*Recorded information*

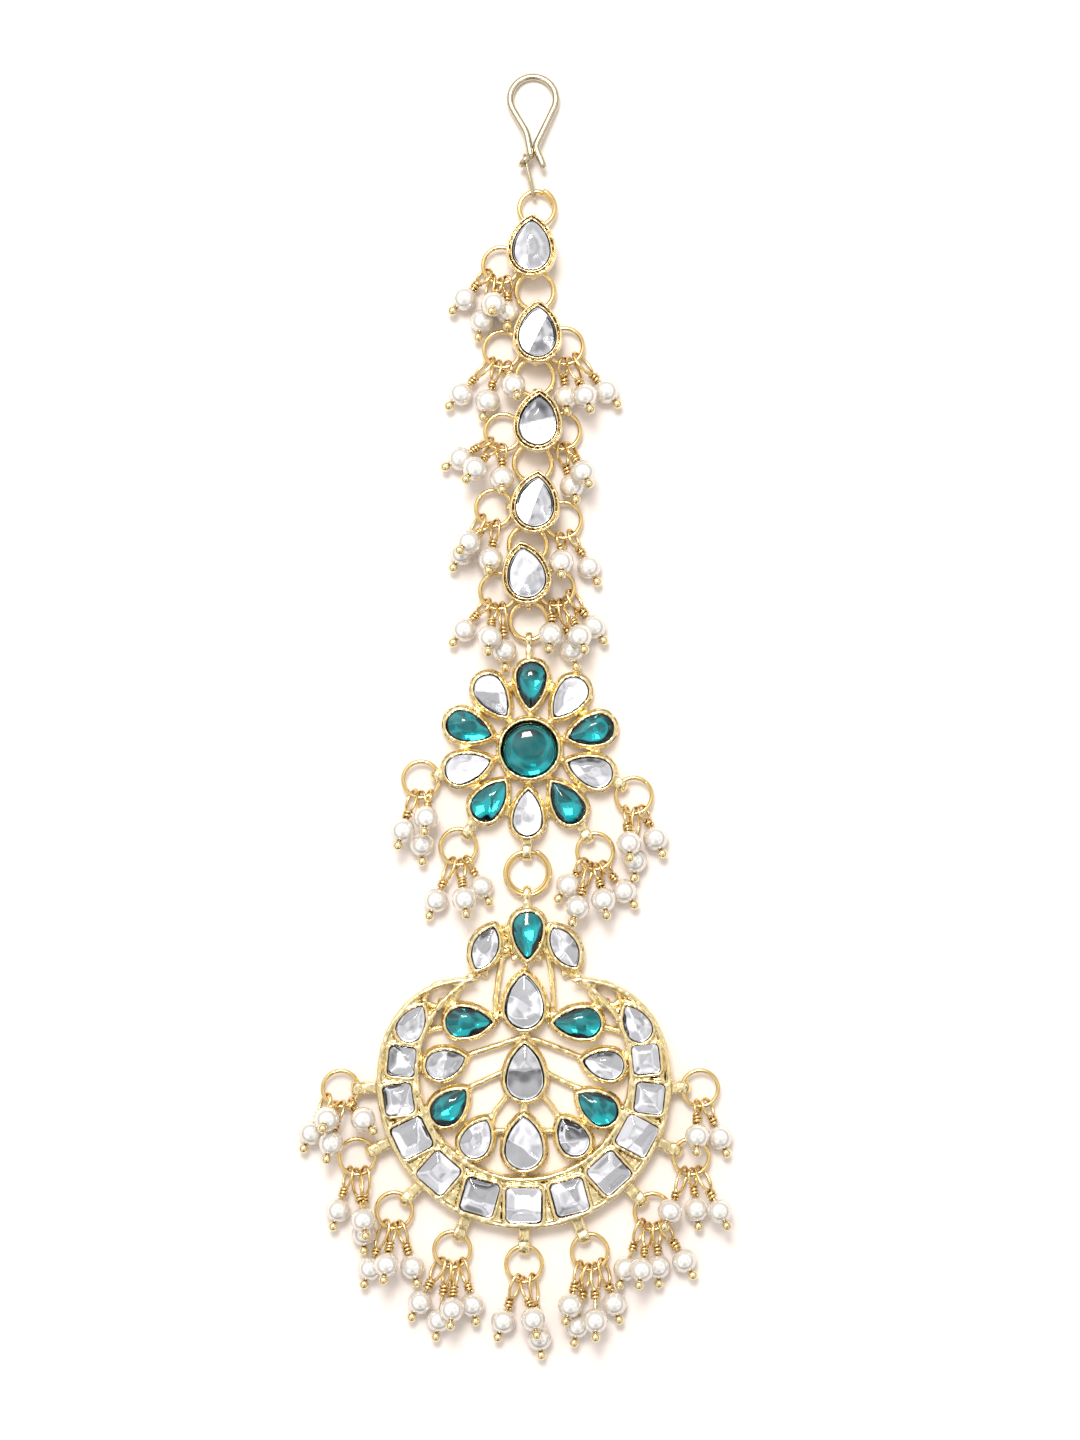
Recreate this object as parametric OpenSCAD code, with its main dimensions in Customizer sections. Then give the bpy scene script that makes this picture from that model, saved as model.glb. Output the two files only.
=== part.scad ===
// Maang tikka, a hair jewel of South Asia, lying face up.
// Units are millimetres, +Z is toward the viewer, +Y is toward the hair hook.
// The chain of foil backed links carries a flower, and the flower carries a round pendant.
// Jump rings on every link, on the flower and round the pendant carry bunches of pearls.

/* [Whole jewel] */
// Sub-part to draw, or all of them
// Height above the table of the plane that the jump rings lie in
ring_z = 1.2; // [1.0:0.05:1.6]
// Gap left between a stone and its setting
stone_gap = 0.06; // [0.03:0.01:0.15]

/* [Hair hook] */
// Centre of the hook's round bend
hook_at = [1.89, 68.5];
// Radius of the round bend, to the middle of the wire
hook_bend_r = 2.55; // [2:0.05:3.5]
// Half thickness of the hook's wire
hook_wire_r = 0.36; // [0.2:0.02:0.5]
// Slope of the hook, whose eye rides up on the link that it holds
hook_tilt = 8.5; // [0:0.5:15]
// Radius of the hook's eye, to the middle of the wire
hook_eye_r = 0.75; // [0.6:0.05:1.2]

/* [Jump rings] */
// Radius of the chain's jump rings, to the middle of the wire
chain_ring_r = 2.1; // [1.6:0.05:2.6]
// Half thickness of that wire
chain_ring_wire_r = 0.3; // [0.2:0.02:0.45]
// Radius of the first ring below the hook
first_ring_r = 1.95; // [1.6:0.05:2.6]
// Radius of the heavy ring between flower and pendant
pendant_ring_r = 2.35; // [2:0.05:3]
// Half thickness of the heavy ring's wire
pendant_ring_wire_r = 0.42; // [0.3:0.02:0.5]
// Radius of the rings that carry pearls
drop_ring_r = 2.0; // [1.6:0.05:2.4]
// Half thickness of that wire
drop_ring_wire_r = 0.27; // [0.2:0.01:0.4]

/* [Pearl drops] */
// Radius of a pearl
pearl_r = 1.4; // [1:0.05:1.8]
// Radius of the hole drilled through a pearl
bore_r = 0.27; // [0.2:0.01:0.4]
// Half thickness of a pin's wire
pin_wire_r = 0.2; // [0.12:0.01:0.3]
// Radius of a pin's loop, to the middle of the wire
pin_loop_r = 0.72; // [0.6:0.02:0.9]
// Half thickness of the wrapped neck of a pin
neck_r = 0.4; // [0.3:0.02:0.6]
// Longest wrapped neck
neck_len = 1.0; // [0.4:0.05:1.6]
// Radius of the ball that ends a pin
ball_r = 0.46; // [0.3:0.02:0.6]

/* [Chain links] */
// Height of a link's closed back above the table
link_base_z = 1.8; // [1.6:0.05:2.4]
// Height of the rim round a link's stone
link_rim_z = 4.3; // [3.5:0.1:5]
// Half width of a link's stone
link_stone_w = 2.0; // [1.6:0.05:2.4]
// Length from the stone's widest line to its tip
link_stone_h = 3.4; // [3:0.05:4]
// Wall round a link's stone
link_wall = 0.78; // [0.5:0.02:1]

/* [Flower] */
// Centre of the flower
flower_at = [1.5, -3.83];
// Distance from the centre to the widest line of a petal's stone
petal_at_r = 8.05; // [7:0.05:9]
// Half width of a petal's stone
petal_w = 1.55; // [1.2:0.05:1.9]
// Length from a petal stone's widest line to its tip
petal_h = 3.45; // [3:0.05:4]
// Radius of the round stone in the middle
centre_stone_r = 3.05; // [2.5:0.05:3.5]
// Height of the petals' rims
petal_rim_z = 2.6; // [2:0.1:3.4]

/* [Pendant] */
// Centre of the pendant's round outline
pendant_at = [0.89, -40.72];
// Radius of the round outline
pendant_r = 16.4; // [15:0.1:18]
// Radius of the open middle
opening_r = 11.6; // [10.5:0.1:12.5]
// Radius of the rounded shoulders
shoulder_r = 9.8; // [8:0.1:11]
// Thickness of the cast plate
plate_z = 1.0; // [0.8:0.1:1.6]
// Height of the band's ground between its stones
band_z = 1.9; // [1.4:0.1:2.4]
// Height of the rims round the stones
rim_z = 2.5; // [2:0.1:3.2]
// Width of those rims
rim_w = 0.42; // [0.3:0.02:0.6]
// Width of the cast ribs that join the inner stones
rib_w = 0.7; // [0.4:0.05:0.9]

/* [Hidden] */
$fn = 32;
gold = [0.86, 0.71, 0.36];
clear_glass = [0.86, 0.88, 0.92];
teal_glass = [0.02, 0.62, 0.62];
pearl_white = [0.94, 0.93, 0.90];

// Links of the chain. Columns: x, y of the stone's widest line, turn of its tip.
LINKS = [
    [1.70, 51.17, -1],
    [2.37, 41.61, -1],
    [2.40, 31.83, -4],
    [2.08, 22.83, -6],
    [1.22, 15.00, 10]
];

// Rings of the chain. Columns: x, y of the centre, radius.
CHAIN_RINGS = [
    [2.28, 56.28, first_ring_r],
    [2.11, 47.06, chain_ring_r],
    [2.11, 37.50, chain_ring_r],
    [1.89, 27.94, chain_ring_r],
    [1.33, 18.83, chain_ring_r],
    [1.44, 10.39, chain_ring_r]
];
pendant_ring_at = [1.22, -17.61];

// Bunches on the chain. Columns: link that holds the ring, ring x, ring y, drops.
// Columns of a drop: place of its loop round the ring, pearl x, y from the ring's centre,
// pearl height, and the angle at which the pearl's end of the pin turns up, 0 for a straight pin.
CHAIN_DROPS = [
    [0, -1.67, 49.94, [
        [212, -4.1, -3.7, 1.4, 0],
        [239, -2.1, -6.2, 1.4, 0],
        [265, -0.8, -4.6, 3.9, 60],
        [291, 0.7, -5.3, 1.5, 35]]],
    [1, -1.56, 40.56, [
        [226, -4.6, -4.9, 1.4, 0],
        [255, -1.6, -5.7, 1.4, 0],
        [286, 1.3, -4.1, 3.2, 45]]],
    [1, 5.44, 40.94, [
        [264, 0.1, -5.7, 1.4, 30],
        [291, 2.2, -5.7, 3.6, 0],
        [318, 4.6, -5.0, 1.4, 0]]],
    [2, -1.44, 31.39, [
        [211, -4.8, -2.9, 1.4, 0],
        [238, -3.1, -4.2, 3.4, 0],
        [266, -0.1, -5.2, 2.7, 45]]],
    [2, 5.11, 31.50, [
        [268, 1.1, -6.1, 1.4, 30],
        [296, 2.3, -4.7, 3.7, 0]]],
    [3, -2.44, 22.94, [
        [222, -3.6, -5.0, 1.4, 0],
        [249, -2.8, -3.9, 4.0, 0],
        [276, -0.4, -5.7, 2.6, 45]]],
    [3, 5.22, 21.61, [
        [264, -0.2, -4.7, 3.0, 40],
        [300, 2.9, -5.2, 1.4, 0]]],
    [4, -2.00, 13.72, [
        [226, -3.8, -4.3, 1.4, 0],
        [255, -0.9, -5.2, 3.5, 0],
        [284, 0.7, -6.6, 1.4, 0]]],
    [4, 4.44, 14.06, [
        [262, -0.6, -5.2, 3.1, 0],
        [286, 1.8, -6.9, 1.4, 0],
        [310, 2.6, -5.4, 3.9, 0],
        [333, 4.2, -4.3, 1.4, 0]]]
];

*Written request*
Write out the whole listing again, exactly as it stands.

*Written response*
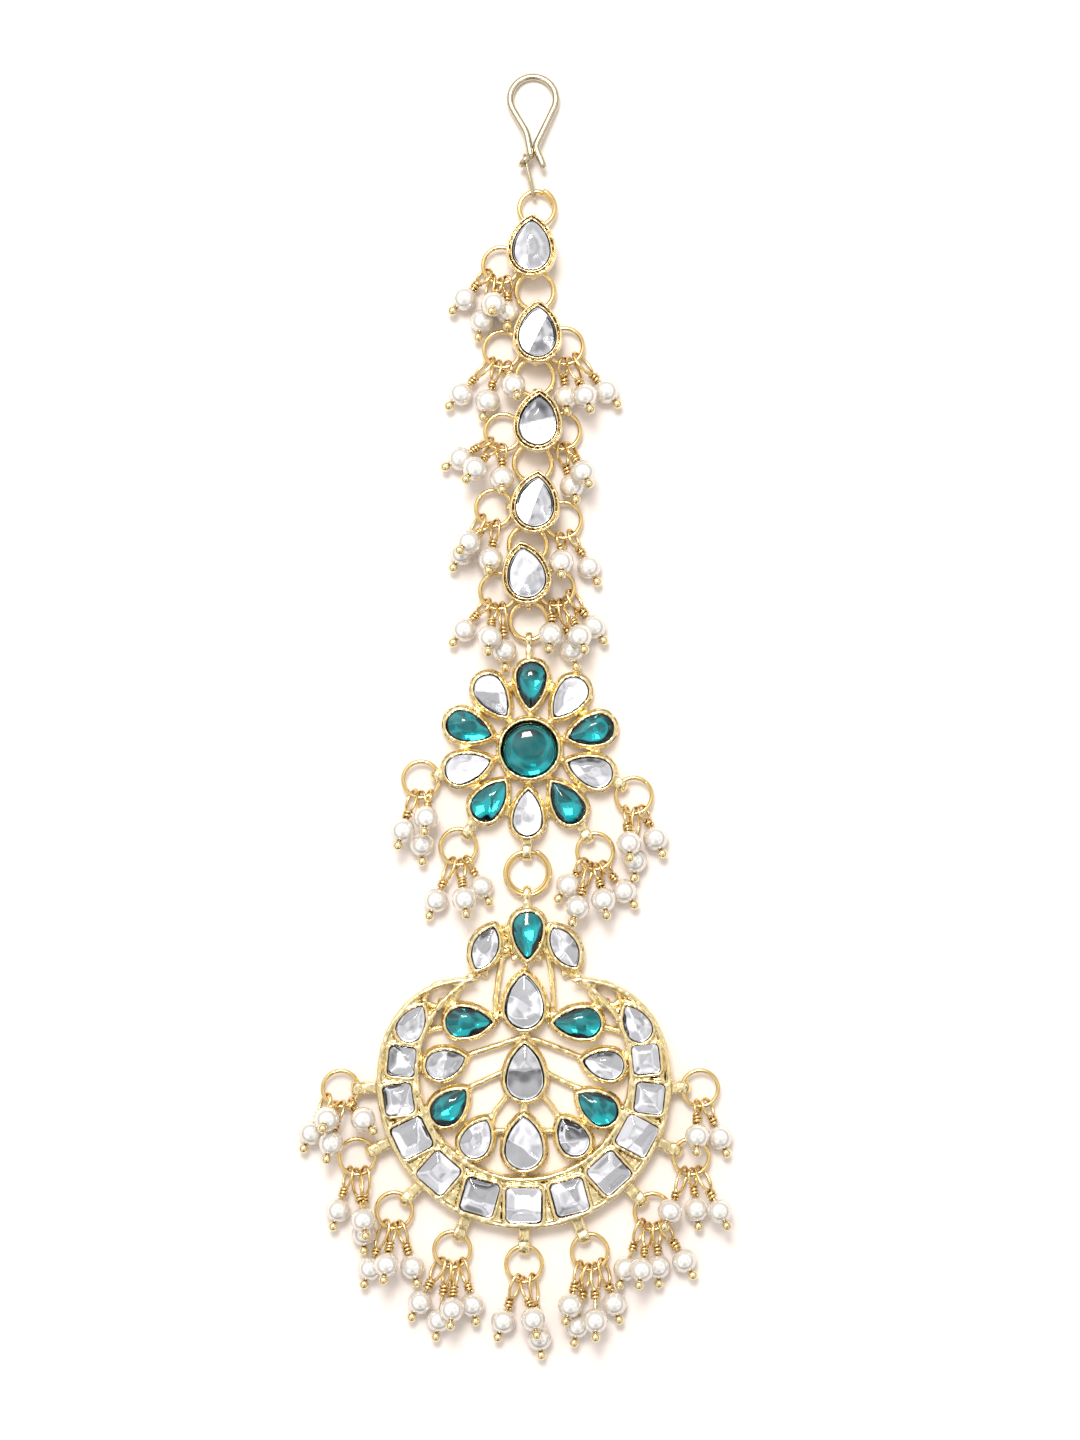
Recreate this object as parametric OpenSCAD code, with its main dimensions in Customizer sections. Then give the bpy scene script that makes this picture from that model, saved as model.glb. Output the two files only.
=== part.scad ===
// Maang tikka, a hair jewel of South Asia, lying face up.
// Units are millimetres, +Z is toward the viewer, +Y is toward the hair hook.
// The chain of foil backed links carries a flower, and the flower carries a round pendant.
// Jump rings on every link, on the flower and round the pendant carry bunches of pearls.

/* [Whole jewel] */
// Sub-part to draw, or all of them
// Height above the table of the plane that the jump rings lie in
ring_z = 1.2; // [1.0:0.05:1.6]
// Gap left between a stone and its setting
stone_gap = 0.06; // [0.03:0.01:0.15]

/* [Hair hook] */
// Centre of the hook's round bend
hook_at = [1.89, 68.5];
// Radius of the round bend, to the middle of the wire
hook_bend_r = 2.55; // [2:0.05:3.5]
// Half thickness of the hook's wire
hook_wire_r = 0.36; // [0.2:0.02:0.5]
// Slope of the hook, whose eye rides up on the link that it holds
hook_tilt = 8.5; // [0:0.5:15]
// Radius of the hook's eye, to the middle of the wire
hook_eye_r = 0.75; // [0.6:0.05:1.2]

/* [Jump rings] */
// Radius of the chain's jump rings, to the middle of the wire
chain_ring_r = 2.1; // [1.6:0.05:2.6]
// Half thickness of that wire
chain_ring_wire_r = 0.3; // [0.2:0.02:0.45]
// Radius of the first ring below the hook
first_ring_r = 1.95; // [1.6:0.05:2.6]
// Radius of the heavy ring between flower and pendant
pendant_ring_r = 2.35; // [2:0.05:3]
// Half thickness of the heavy ring's wire
pendant_ring_wire_r = 0.42; // [0.3:0.02:0.5]
// Radius of the rings that carry pearls
drop_ring_r = 2.0; // [1.6:0.05:2.4]
// Half thickness of that wire
drop_ring_wire_r = 0.27; // [0.2:0.01:0.4]

/* [Pearl drops] */
// Radius of a pearl
pearl_r = 1.4; // [1:0.05:1.8]
// Radius of the hole drilled through a pearl
bore_r = 0.27; // [0.2:0.01:0.4]
// Half thickness of a pin's wire
pin_wire_r = 0.2; // [0.12:0.01:0.3]
// Radius of a pin's loop, to the middle of the wire
pin_loop_r = 0.72; // [0.6:0.02:0.9]
// Half thickness of the wrapped neck of a pin
neck_r = 0.4; // [0.3:0.02:0.6]
// Longest wrapped neck
neck_len = 1.0; // [0.4:0.05:1.6]
// Radius of the ball that ends a pin
ball_r = 0.46; // [0.3:0.02:0.6]

/* [Chain links] */
// Height of a link's closed back above the table
link_base_z = 1.8; // [1.6:0.05:2.4]
// Height of the rim round a link's stone
link_rim_z = 4.3; // [3.5:0.1:5]
// Half width of a link's stone
link_stone_w = 2.0; // [1.6:0.05:2.4]
// Length from the stone's widest line to its tip
link_stone_h = 3.4; // [3:0.05:4]
// Wall round a link's stone
link_wall = 0.78; // [0.5:0.02:1]

/* [Flower] */
// Centre of the flower
flower_at = [1.5, -3.83];
// Distance from the centre to the widest line of a petal's stone
petal_at_r = 8.05; // [7:0.05:9]
// Half width of a petal's stone
petal_w = 1.55; // [1.2:0.05:1.9]
// Length from a petal stone's widest line to its tip
petal_h = 3.45; // [3:0.05:4]
// Radius of the round stone in the middle
centre_stone_r = 3.05; // [2.5:0.05:3.5]
// Height of the petals' rims
petal_rim_z = 2.6; // [2:0.1:3.4]

/* [Pendant] */
// Centre of the pendant's round outline
pendant_at = [0.89, -40.72];
// Radius of the round outline
pendant_r = 16.4; // [15:0.1:18]
// Radius of the open middle
opening_r = 11.6; // [10.5:0.1:12.5]
// Radius of the rounded shoulders
shoulder_r = 9.8; // [8:0.1:11]
// Thickness of the cast plate
plate_z = 1.0; // [0.8:0.1:1.6]
// Height of the band's ground between its stones
band_z = 1.9; // [1.4:0.1:2.4]
// Height of the rims round the stones
rim_z = 2.5; // [2:0.1:3.2]
// Width of those rims
rim_w = 0.42; // [0.3:0.02:0.6]
// Width of the cast ribs that join the inner stones
rib_w = 0.7; // [0.4:0.05:0.9]

/* [Hidden] */
$fn = 32;
gold = [0.86, 0.71, 0.36];
clear_glass = [0.86, 0.88, 0.92];
teal_glass = [0.02, 0.62, 0.62];
pearl_white = [0.94, 0.93, 0.90];

// Links of the chain. Columns: x, y of the stone's widest line, turn of its tip.
LINKS = [
    [1.70, 51.17, -1],
    [2.37, 41.61, -1],
    [2.40, 31.83, -4],
    [2.08, 22.83, -6],
    [1.22, 15.00, 10]
];

// Rings of the chain. Columns: x, y of the centre, radius.
CHAIN_RINGS = [
    [2.28, 56.28, first_ring_r],
    [2.11, 47.06, chain_ring_r],
    [2.11, 37.50, chain_ring_r],
    [1.89, 27.94, chain_ring_r],
    [1.33, 18.83, chain_ring_r],
    [1.44, 10.39, chain_ring_r]
];
pendant_ring_at = [1.22, -17.61];

// Bunches on the chain. Columns: link that holds the ring, ring x, ring y, drops.
// Columns of a drop: place of its loop round the ring, pearl x, y from the ring's centre,
// pearl height, and the angle at which the pearl's end of the pin turns up, 0 for a straight pin.
CHAIN_DROPS = [
    [0, -1.67, 49.94, [
        [212, -4.1, -3.7, 1.4, 0],
        [239, -2.1, -6.2, 1.4, 0],
        [265, -0.8, -4.6, 3.9, 60],
        [291, 0.7, -5.3, 1.5, 35]]],
    [1, -1.56, 40.56, [
        [226, -4.6, -4.9, 1.4, 0],
        [255, -1.6, -5.7, 1.4, 0],
        [286, 1.3, -4.1, 3.2, 45]]],
    [1, 5.44, 40.94, [
        [264, 0.1, -5.7, 1.4, 30],
        [291, 2.2, -5.7, 3.6, 0],
        [318, 4.6, -5.0, 1.4, 0]]],
    [2, -1.44, 31.39, [
        [211, -4.8, -2.9, 1.4, 0],
        [238, -3.1, -4.2, 3.4, 0],
        [266, -0.1, -5.2, 2.7, 45]]],
    [2, 5.11, 31.50, [
        [268, 1.1, -6.1, 1.4, 30],
        [296, 2.3, -4.7, 3.7, 0]]],
    [3, -2.44, 22.94, [
        [222, -3.6, -5.0, 1.4, 0],
        [249, -2.8, -3.9, 4.0, 0],
        [276, -0.4, -5.7, 2.6, 45]]],
    [3, 5.22, 21.61, [
        [264, -0.2, -4.7, 3.0, 40],
        [300, 2.9, -5.2, 1.4, 0]]],
    [4, -2.00, 13.72, [
        [226, -3.8, -4.3, 1.4, 0],
        [255, -0.9, -5.2, 3.5, 0],
        [284, 0.7, -6.6, 1.4, 0]]],
    [4, 4.44, 14.06, [
        [262, -0.6, -5.2, 3.1, 0],
        [286, 1.8, -6.9, 1.4, 0],
        [310, 2.6, -5.4, 3.9, 0],
        [333, 4.2, -4.3, 1.4, 0]]]
];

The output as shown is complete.